[Exercise description]: Nothing may be dropped or altered: reproduce all the data.

(Records with modeling code)
★ ★ ★ ★ ★ ★ ★

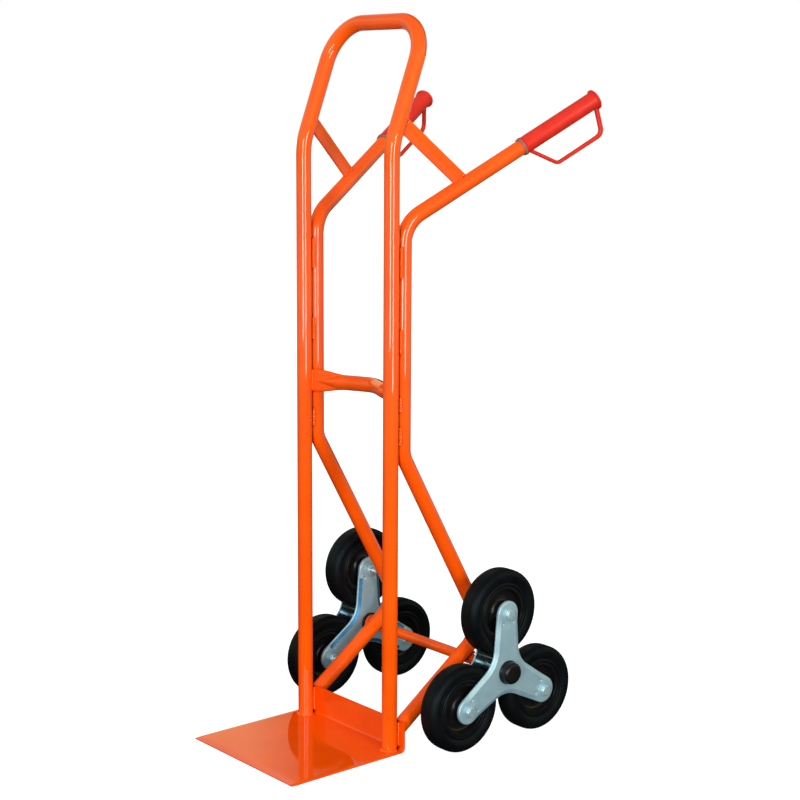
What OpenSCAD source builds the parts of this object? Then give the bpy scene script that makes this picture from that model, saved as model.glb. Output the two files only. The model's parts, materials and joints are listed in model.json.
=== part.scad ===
// Stair-climbing hand truck: a bent tube frame on a toe plate, two arms with
// guarded grips, and two three-wheel stars that turn on one fixed axle.
// +Y points backwards, towards the wheels. +X is the right-hand side.
// The origin is on the floor, midway between the two uprights.

/* [Loop frame] */
// Outside diameter of the loop tube
loop_d = 28; // [26:0.5:29]
// Wall thickness of all frame tubes
tube_wall = 2; // [1.5:0.5:3]
// Distance from the middle to each upright's centre line
upright_x = 125; // [115:1:132]
// Height where the uprights bend backwards
loop_bend_z = 1088; // [1060:1:1110]
// Centre-line radius of that bend
loop_bend_r = 132; // [90:5:160]
// How far back the top bar stands
loop_back = 79; // [60:1:95]
// Height of the top bar's centre line
loop_top_z = 1300; // [1280:1:1320]
// Centre-line radius of the two top corners
loop_corner_r = 72; // [60:1:85]

/* [Toe plate] */
// Half the width of the toe plate
plate_half_w = 149; // [142:1:156]
// How far the plate reaches in front of the uprights
plate_front = 238; // [200:1:260]
// Thickness of the plate
plate_t = 3; // [2:0.5:4]
// Height of the upturned rear flange
flange_h = 57; // [50:1:65]
// Inside radius of the fold
fold_r = 5; // [3:0.5:8]

/* [Side rails] */
// Outside diameter of the rail tube
rail_d = 28; // [26:0.5:28]
// Distance of the rail's vertical run behind the upright
rail_y = 28.2; // [28.2:0.1:32]
// Height where the rail turns into the arm
arm_bend_z = 953; // [920:1:970]
// Height where the rail turns towards the axle
lower_bend_z = 543; // [500:1:560]
// How far back the rear corner stands
rear_corner_y = 230; // [228:1:234]
// Height of the rear corner
rear_corner_z = 188; // [187:0.5:189]
// Height at which the brace meets the flange
brace_end_z = 35.5; // [34:0.5:37]
// How far each arm's end stands outside its rail
arm_spread = 108; // [85:1:120]
// How far back each arm's end reaches
arm_end_y = 385.5; // [360:1:400]
// Height of each arm's end
arm_end_z = 1168; // [1130:1:1190]

/* [Crossbar and struts] */
// Height of the crossbar
crossbar_z = 650; // [600:0.5:700]
// Diameter of the crossbar tube
crossbar_d = 28; // [24:0.5:29]
// How far behind the uprights the lines of the crossbar's two legs meet
crossbar_corner_y = 66; // [50:1:72]
// Height of the crossbar's flattened ends
crossbar_end_h = 43; // [36:1:46]
// Width of the flat struts
strut_w = 27; // [20:1:32]
// Thickness of the flat struts
strut_t = 5; // [4:0.5:8]
// Height at which the struts meet the loop
strut_top_z = 1130; // [1120:1:1140]
// Distance along the arm at which the struts meet it
strut_arm_s = 133; // [120:1:145]

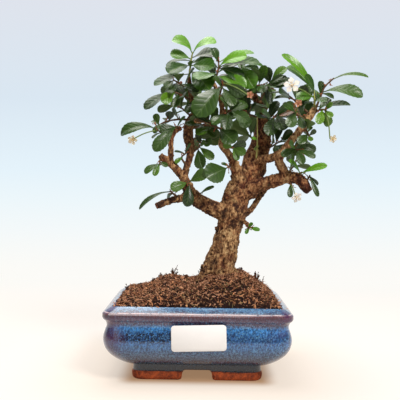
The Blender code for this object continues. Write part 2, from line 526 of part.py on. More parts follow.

★ ★ ★ ★ ★ ★ ★

[Completed task]:
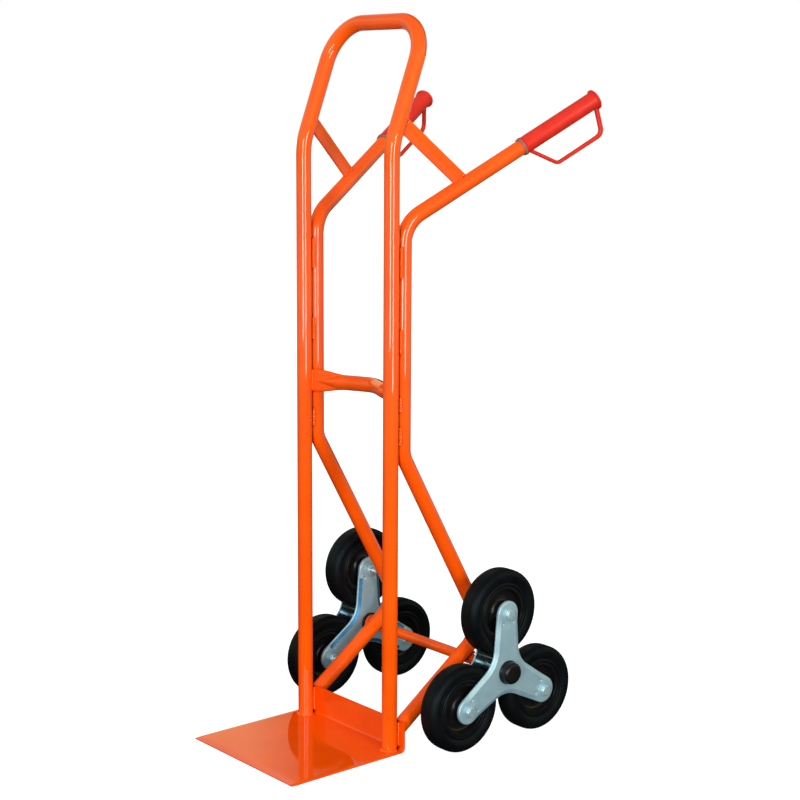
What OpenSCAD source builds the parts of this object? Then give the bpy scene script that makes this picture from that model, saved as model.glb. Output the two files only. The model's parts, materials and joints are listed in model.json.
=== part.scad ===
// Stair-climbing hand truck: a bent tube frame on a toe plate, two arms with
// guarded grips, and two three-wheel stars that turn on one fixed axle.
// +Y points backwards, towards the wheels. +X is the right-hand side.
// The origin is on the floor, midway between the two uprights.

/* [Loop frame] */
// Outside diameter of the loop tube
loop_d = 28; // [26:0.5:29]
// Wall thickness of all frame tubes
tube_wall = 2; // [1.5:0.5:3]
// Distance from the middle to each upright's centre line
upright_x = 125; // [115:1:132]
// Height where the uprights bend backwards
loop_bend_z = 1088; // [1060:1:1110]
// Centre-line radius of that bend
loop_bend_r = 132; // [90:5:160]
// How far back the top bar stands
loop_back = 79; // [60:1:95]
// Height of the top bar's centre line
loop_top_z = 1300; // [1280:1:1320]
// Centre-line radius of the two top corners
loop_corner_r = 72; // [60:1:85]

/* [Toe plate] */
// Half the width of the toe plate
plate_half_w = 149; // [142:1:156]
// How far the plate reaches in front of the uprights
plate_front = 238; // [200:1:260]
// Thickness of the plate
plate_t = 3; // [2:0.5:4]
// Height of the upturned rear flange
flange_h = 57; // [50:1:65]
// Inside radius of the fold
fold_r = 5; // [3:0.5:8]

/* [Side rails] */
// Outside diameter of the rail tube
rail_d = 28; // [26:0.5:28]
// Distance of the rail's vertical run behind the upright
rail_y = 28.2; // [28.2:0.1:32]
// Height where the rail turns into the arm
arm_bend_z = 953; // [920:1:970]
// Height where the rail turns towards the axle
lower_bend_z = 543; // [500:1:560]
// How far back the rear corner stands
rear_corner_y = 230; // [228:1:234]
// Height of the rear corner
rear_corner_z = 188; // [187:0.5:189]
// Height at which the brace meets the flange
brace_end_z = 35.5; // [34:0.5:37]
// How far each arm's end stands outside its rail
arm_spread = 108; // [85:1:120]
// How far back each arm's end reaches
arm_end_y = 385.5; // [360:1:400]
// Height of each arm's end
arm_end_z = 1168; // [1130:1:1190]

/* [Crossbar and struts] */
// Height of the crossbar
crossbar_z = 650; // [600:0.5:700]
// Diameter of the crossbar tube
crossbar_d = 28; // [24:0.5:29]
// How far behind the uprights the lines of the crossbar's two legs meet
crossbar_corner_y = 66; // [50:1:72]
// Height of the crossbar's flattened ends
crossbar_end_h = 43; // [36:1:46]
// Width of the flat struts
strut_w = 27; // [20:1:32]
// Thickness of the flat struts
strut_t = 5; // [4:0.5:8]
// Height at which the struts meet the loop
strut_top_z = 1130; // [1120:1:1140]
// Distance along the arm at which the struts meet it
strut_arm_s = 133; // [120:1:145]

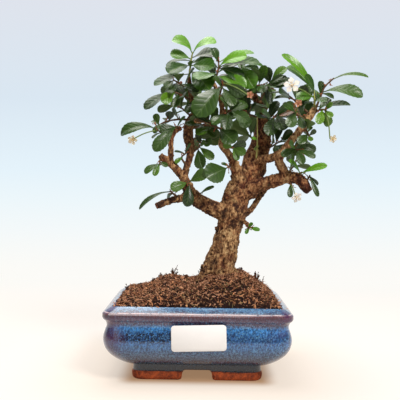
The Blender code for this object continues. Write part 2, from line 526 of part.py on. More parts follow.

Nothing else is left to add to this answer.